-- Start --

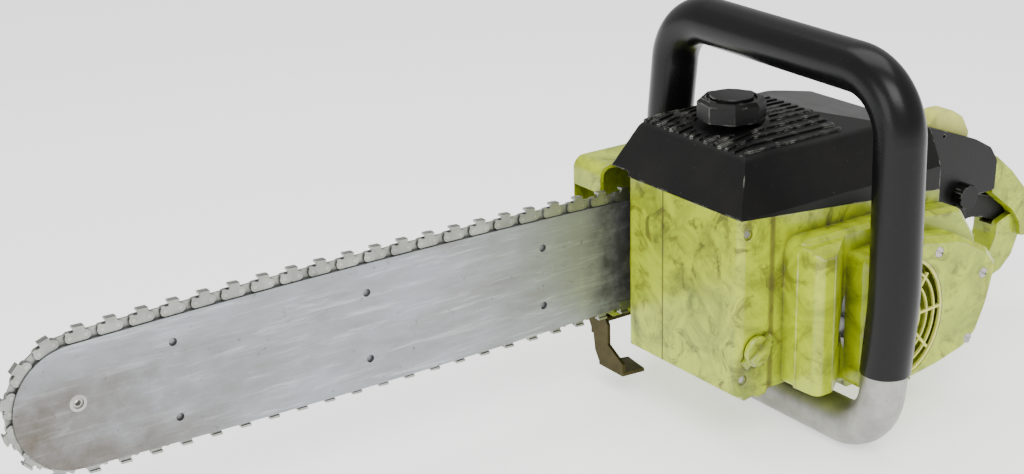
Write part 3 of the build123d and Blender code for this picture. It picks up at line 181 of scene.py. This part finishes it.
def yellow(name, tint=(0.43, 0.53, 0.0), grime_and_shade=0.8, worn=0.8, front=False):
    m = Mat(name, tint, 0.34, 0.0, 0.2)
    m.layer(m.ramp(m.noise(26, 7, 0.62, (1, 1, 1), 1.4), 0.42, 0.66), (tint[0] * 0.30, tint[1] * 0.32, 0.0), 0.45, 0.85 * grime_and_shade)
    m.layer(m.ramp(m.noise(44, 8, 0.7, (1, 1, 1), 1.2), 0.52, 0.64), (0.06, 0.055, 0.001), 0.6, 0.7 * grime_and_shade)
    m.layer(spots(m, 170, 0.63, 0.72), (0.05, 0.045, 0.006), 0.7, 0.5 * grime_and_shade)
    m.layer(m.math("MULTIPLY", m.edges(0.0022), spots(m, 60, 0.48, 0.58)), (0.40, 0.38, 0.28), 0.4, worn)
    # Painted shade: dark brown in occluded recesses, broken up by noise as grime.
    m.layer(m.math("MULTIPLY", m.occlusion_shade_mask(0.014), m.ramp(m.noise(40, 6), 0.25, 0.6)), (0.05, 0.042, 0.012), 0.8, grime_and_shade)
    if front:
        sep = m.t.nodes.new("ShaderNodeSeparateXYZ")
        m.t.links.new(m.tc.outputs["Object"], sep.inputs[0])
        x, y = sep.outputs["X"], sep.outputs["Y"]
        for value, at_m, half, strength in ((y, P(0, -52, 0).y, 0.0011, 0.9), (x, P(29, 0, 0).x, 0.0035, 0.75)):
            away = m.t.nodes.new("ShaderNodeMath")
            away.operation = "SUBTRACT"
            m.t.links.new(value, away.inputs[0])
            away.inputs[1].default_value = at_m
            size = m.t.nodes.new("ShaderNodeMath")
            size.operation = "ABSOLUTE"
            m.t.links.new(away.outputs[0], size.inputs[0])
            m.layer(m.ramp(size.outputs[0], half, half * 0.35), (0.06, 0.045, 0.004), 0.8, strength)
    m.bump(m.noise(260, 4), 0.12)
    return m.m


def black(name, base=(0.002, 0.002, 0.002), rough=0.42, dust=0.5, scuff_and_highlight=0.8, bumpy=0.25, spec=0.22, edge=0.0016):
    m = Mat(name, base, rough)
    m.s.inputs["Specular IOR Level"].default_value = spec
    m.layer(m.ramp(m.noise(18, 6), 0.45, 0.8), (0.012, 0.011, 0.005), 0.6, dust)
    m.layer(spots(m, 300, 0.64, 0.72), (0.10, 0.10, 0.085), 0.65, dust)
    # Pale grey on edges: painted edge highlight together with scuffing.
    m.layer(m.math("MULTIPLY", m.edges(edge), spots(m, 70, 0.50, 0.60)), (0.30, 0.30, 0.27), 0.6, scuff_and_highlight)
    m.bump(m.noise(500, 3), bumpy)
    return m.m


def metal(name, base, rough, dirt_and_shade=(0.06, 0.05, 0.035), amount=0.6, stretch=(1, 1, 1), scale=60):
    m = Mat(name, base, rough, 1.0)
    m.layer(m.ramp(m.noise(scale, 8, 0.6, stretch), 0.35, 0.8), tuple(c * 0.45 for c in base), rough + 0.15, 0.7)
    # Painted shade: dirt colour in occluded recesses, broken up by noise.
    m.layer(m.math("MULTIPLY", m.occlusion_shade_mask(0.006), m.ramp(m.noise(90, 5), 0.2, 0.6)), dirt_and_shade, 0.8, amount)
    m.layer(spots(m, 200, 0.60, 0.72), dirt_and_shade, 0.75, amount * 0.5)
    m.bump(m.noise(scale * 4, 5, 0.6, stretch), 0.1)
    return m.m


def bar_metal():
    m = Mat("bar_steel", (0.30, 0.32, 0.345), 0.36, 0.85)
    m.layer(m.ramp(m.noise(12, 9, 0.65, (1, 1, 3)), 0.38, 0.72), (0.19, 0.185, 0.175), 0.5, 0.75)
    m.layer(m.ramp(m.noise(30, 10, 0.75, (0.6, 1, 9), 0.4), 0.52, 0.72), (0.58, 0.59, 0.60), 0.3, 0.6)
    m.layer(m.ramp(m.noise(7, 6, 0.6, (0.6, 1, 2.5)), 0.52, 0.72), (0.16, 0.115, 0.065), 0.6, 0.55)
    m.layer(spots(m, 180, 0.62, 0.70), (0.05, 0.045, 0.04), 0.7, 0.5)
    # Painted shade: dark brown in occluded recesses.
    m.layer(m.occlusion_shade_mask(0.01, 0.7, 0.3), (0.03, 0.025, 0.02), 0.8, 0.6)
    sep = m.t.nodes.new("ShaderNodeSeparateXYZ")
    m.t.links.new(m.tc.outputs["Object"], sep.inputs[0])
    x, z = sep.outputs["X"], sep.outputs["Z"]
    band = m.math("MULTIPLY", m.ramp(x, P(-34, 0, 0).x, P(-12, 0, 0).x), m.ramp(m.noise(50, 5), 0.15, 0.6))
    m.layer(band, (0.04, 0.037, 0.03), 0.7, 0.85)
    lane = m.math("MULTIPLY", m.ramp(z, P(0, 0, 34).z, P(0, 0, 6).z), m.ramp(x, P(-270, 0, 0).x, P(-415, 0, 0).x))
    m.layer(m.math("MULTIPLY", lane, m.ramp(m.noise(24, 8), 0.3, 0.65)), (0.10, 0.075, 0.045), 0.6, 0.8)
    m.bump(m.noise(60, 6, 0.6, (1, 1, 10)), 0.12)
    return m.m


def plain(name, base, rough, metal_=0.0, dark=0.6):
    m = Mat(name, base, rough, metal_)
    m.layer(m.ramp(m.noise(40, 6), 0.4, 0.8), tuple(c * dark for c in base), min(1, rough + 0.1), 0.7)
    # Painted shade: the base colour at a quarter in occluded recesses.
    m.layer(m.occlusion_shade_mask(0.006), tuple(c * 0.25 for c in base), 0.8, 0.6)
    m.bump(m.noise(300, 4), 0.1)
    return m.m


MATS = {
    "bar_steel": bar_metal(),
    "chain_steel": metal("chain_steel", (0.34, 0.35, 0.32), 0.36, (0.03, 0.028, 0.02), 0.9),
    "rivet_steel": metal("rivet_steel", (0.42, 0.41, 0.38), 0.35),
    "yellow_paint": yellow("yellow_paint"),
    "yellow_front": yellow("yellow_front", (0.40, 0.49, 0.0), 1.15, 0.5, True),
    "pale_yellow": yellow("pale_yellow", (0.66, 0.68, 0.10), 0.4, 0.4),
    "black_plastic": black("black_plastic"),
    "grip_black": black("grip_black", (0.004, 0.004, 0.004), 0.36, 0.35, 0.6),
    "sleeve_rubber": black("sleeve_rubber", (0.003, 0.003, 0.0035), 0.26, 0.1, 0.1, 0.05),
    "handle_metal": metal("handle_metal", (0.36, 0.355, 0.34), 0.42, (0.10, 0.085, 0.06), 0.5),
    "cast_alloy": metal("cast_alloy", (0.5, 0.5, 0.49), 0.5),
    "engine_steel": metal("engine_steel", (0.28, 0.28, 0.28), 0.4),
    "catcher_brass": metal("catcher_brass", (0.07, 0.058, 0.022), 0.5, (0.03, 0.025, 0.01), 0.7),
    "plug_ceramic": plain("plug_ceramic", (0.8, 0.8, 0.76), 0.25),
    "filter_felt": plain("filter_felt", (0.55, 0.52, 0.44), 0.95),
    "rope": plain("rope", (0.42, 0.41, 0.36), 0.9),
}
SPECIAL = {"crankcase_left": "yellow_front", "crankcase_right": "yellow_front", "oil_cap": "yellow_paint", "rear_grip": "grip_black", "top_cover": "black_plastic"}

slots = {s["node"]: s["material_slot"] for s in frame["record"]["subparts"]}
for name, ob in N.items():
    mat = MATS[SPECIAL.get(name, slots[name])]
    for i in range(len(ob.material_slots)):
        ob.material_slots[i].material = mat
    if not ob.material_slots:
        ob.data.materials.append(mat)

# ---------------------------------------------------------------- soft edges
ROUND = {"top_cover": 1.2, "rear_grip": 4.0, "rear_handle": 3.0, "crankcase_left": 1.2, "crankcase_right": 1.0,
         "clutch_cover": 0.8, "fan_housing": 0.8, "starter_cover": 0.8, "interlock_lever": 2.6, "trigger": 1.6,
         "filter_knob": 1.0, "choke_knob": 0.8, "starter_grip": 1.6, "chain_catcher": 0.5, "guide_bar": 0.3,
         "chain_cutters": 0.25, "oil_cap": 0.5, "fuel_cap": 0.5}
for name, r in ROUND.items():
    b = N[name].modifiers.new("soft_edges", "BEVEL")
    b.width = r / 1000
    b.segments = 3
    b.limit_method = "ANGLE"
    b.angle_limit = math.radians(38)
    b.use_clamp_overlap = True

# ---------------------------------------------------------------- extra pieces


def mesh_piece(name, make, mat, body="saw_body"):
    me = bpy.data.meshes.new(name)
    bm = bmesh.new()
    make(bm)
    bmesh.ops.recalc_face_normals(bm, faces=bm.faces)
    bm.to_mesh(me)
    bm.free()
    for f in me.polygons:
        f.use_smooth = True
    ob = bpy.data.objects.new(name, me)
    bpy.context.scene.collection.objects.link(ob)
    me.materials.append(MATS[mat])
    if body:
        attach(ob, body)
    return ob


# ---------------------------------------------------------------- rope lead
def rope_lead(bm):
    lo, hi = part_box("starter_rope_lead")
    c = (Vector(lo) + Vector(hi)) / 2
    z0, z1 = lo[2], hi[2]
    r = (hi[0] - lo[0]) / 2
    last = None
    rows = 60
    for k in range(rows + 1):
        t = k / rows
        ring = []
        for i in range(24):
            a = i * math.tau / 24
            rr = r * (0.93 + 0.06 * math.cos(3 * a))
            ring.append(bm.verts.new((c.x + math.cos(a + t * 3) * rr, c.y + math.sin(a + t * 3) * rr, z0 + (z1 - z0) * t)))
        if last:
            for i in range(24):
                bm.faces.new((last[i], last[(i + 1) % 24], ring[(i + 1) % 24], ring[i]))
        last = ring


lead = mesh_piece("rope_lead", rope_lead, "rope", None)
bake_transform(lead)
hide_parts("starter_rope_lead")



# ---------------------------------------------------------------- stage
def floor():
    me = bpy.data.meshes.new("floor")
    me.from_pydata([(-8, -8, 0), (8, -8, 0), (8, 8, 0), (-8, 8, 0)], [], [(0, 1, 2, 3)])
    ob = bpy.data.objects.new("floor", me)
    bpy.context.scene.collection.objects.link(ob)
    m = bpy.data.materials.new("floor")
    m.use_nodes = True
    m.node_tree.nodes["Principled BSDF"].inputs["Base Color"].default_value = (0.93, 0.93, 0.93, 1)
    m.node_tree.nodes["Principled BSDF"].inputs["Roughness"].default_value = 0.9
    sh = m.node_tree.nodes["Principled BSDF"]
    sh.inputs["Emission Color"].default_value = (1, 1, 1, 1)
    sh.inputs["Emission Strength"].default_value = 0.9
    me.materials.append(m)


floor()
world = bpy.data.worlds.new("world")
world.use_nodes = True
world.node_tree.nodes["Background"].inputs["Color"].default_value = (1, 1, 1, 1)
world.node_tree.nodes["Background"].inputs["Strength"].default_value = 0.75
bpy.context.scene.world = world


def area(name, loc, aim, size, power):
    li = bpy.data.lights.new(name, "AREA")
    li.shape = "RECTANGLE"
    li.size, li.size_y = size
    li.energy = power
    ob = bpy.data.objects.new(name, li)
    ob.location = loc
    ob.rotation_euler = (Vector(aim) - Vector(loc)).to_track_quat("-Z", "Y").to_euler()
    bpy.context.scene.collection.objects.link(ob)


area("key", (-0.6, -1.2, 1.6), (0.05, 0, 0.12), (1.2, 0.9), 26)
area("top", (0.2, 0.2, 1.7), (0.05, 0, 0.1), (1.6, 1.0), 18)
area("side", (-1.6, -0.2, 0.6), (0, 0, 0.1), (0.8, 0.8), 8)

# ---------------------------------------------------------------- camera
az, el, roll = map(math.radians, (-33.94, 20.33, -1.56))
back = Vector((math.sin(az) * math.cos(el), -math.cos(az) * math.cos(el), math.sin(el)))
right = Vector((math.cos(az), math.sin(az), 0))
up = back.cross(right)
c, s = math.cos(roll), math.sin(roll)
r2 = c * right + s * up
u2 = -s * right + c * up
cam = bpy.data.cameras.new("camera")
cam.sensor_width = 36
cam.lens = 63.26
cam_ob = bpy.data.objects.new("camera", cam)
m = Matrix((r2, u2, back)).transposed().to_4x4()
m.translation = P(-752.8, -980.1, 473.7)
cam_ob.matrix_world = m
bpy.context.scene.collection.objects.link(cam_ob)
bpy.context.scene.camera = cam_ob

write_size()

-- End --

- **Aim**
Find the lines above holding the word "scene" and show them.

- **Correct answer**
Write part 3 of the build123d and Blender code for this picture. It picks up at line 181 of scene.py. This part finishes it.
    bpy.context.scene.collection.objects.link(ob)
    bpy.context.scene.collection.objects.link(ob)
bpy.context.scene.world = world
    bpy.context.scene.collection.objects.link(ob)
bpy.context.scene.collection.objects.link(cam_ob)
bpy.context.scene.camera = cam_ob